L. Q. C. Lamar, the young statesman from Mississippi, threw a firebrand into the House on the day of its opening.

"The Republicans of this House are not guiltless of the blood of John Brown, his conspirators, and the innocent victims of his ruthless vengeance."

Keitt of South Carolina shouted:

"The South asks nothing but her rights. I would have no more, but as God is my judge I would shatter this republic from turret to foundation stone before I would take a little less!"

Old Thaddeus Stevens of Pennsylvania scrambled up on his club foot and with a face flaming with scorn replied:

"I do not blame gentlemen of the South for using this threat of rending God's creation from foundation to turret. They have tried it fifty times, and fifty times they have found weak and recreant tremblers in the North who have been affected by it, and who have retreated before these intimidations."

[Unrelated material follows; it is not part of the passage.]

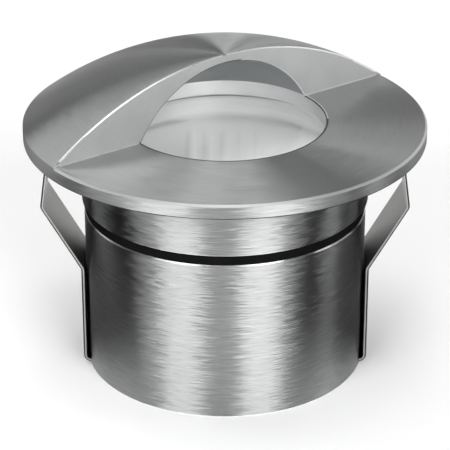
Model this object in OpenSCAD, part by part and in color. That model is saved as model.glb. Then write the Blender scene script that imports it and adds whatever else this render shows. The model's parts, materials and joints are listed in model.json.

He turned to the group of conservative members of his own party with a look of triumphant taunting. He wanted war. He courted it. He saw its coming with a shout of joy.

The House was in an uproar. Members leaped from their seats and jammed the aisles, shouting, cheering, hissing, catcalling. The clerk was powerless to preserve order.

For two months the bedlam continued while they voted in vain to elect a Speaker. The new party was determined to have John Sherman. The opposition was divided but finally chose Mr. Pennington, a moderate of mediocre ability.

During these eight weeks of senseless wrangling the members began to arm themselves with revolvers. One of the weapons dropped from the pocket of a member from New York and he was accused of attempting to draw it for use against an opponent.